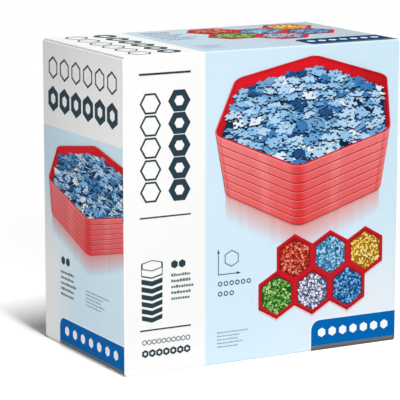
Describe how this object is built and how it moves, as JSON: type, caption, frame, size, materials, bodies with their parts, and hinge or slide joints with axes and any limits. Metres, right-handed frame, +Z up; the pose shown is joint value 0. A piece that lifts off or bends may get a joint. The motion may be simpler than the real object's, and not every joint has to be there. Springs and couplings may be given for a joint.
{
  "type": "closed retail carton for stacking sorting trays",
  "caption": "Shut square folding carton of printed board with glued flap ends and a glued rear seam, sold full of sorting trays.",
  "frame": {"origin": "middle of the base, level with the outside of the bottom outer flap", "axes": "+Z up, front panel towards -Y, side panels on -X and +X"},
  "size_m": [0.216, 0.126, 0.216],
  "materials": {
    "printed_board": "coated board, printed in pale blue, white and red, semi-matt varnish"
  },
  "bodies": {
    "root": {"carton": "printed_board"}
  },
  "joints": []
}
* * * * * * *
* What this task involves *
Pick out all lines from the data above in which the word "with" appears.

* Completed task *
Describe how this object is built and how it moves, as JSON: type, caption, frame, size, materials, bodies with their parts, and hinge or slide joints with axes and any limits. Metres, right-handed frame, +Z up; the pose shown is joint value 0. A piece that lifts off or bends may get a joint. The motion may be simpler than the real object's, and not every joint has to be there. Springs and couplings may be given for a joint.
  "caption": "Shut square folding carton of printed board with glued flap ends and a glued rear seam, sold full of sorting trays.",
  "frame": {"origin": "middle of the base, level with the outside of the bottom outer flap", "axes": "+Z up, front panel towards -Y, side panels on -X and +X"},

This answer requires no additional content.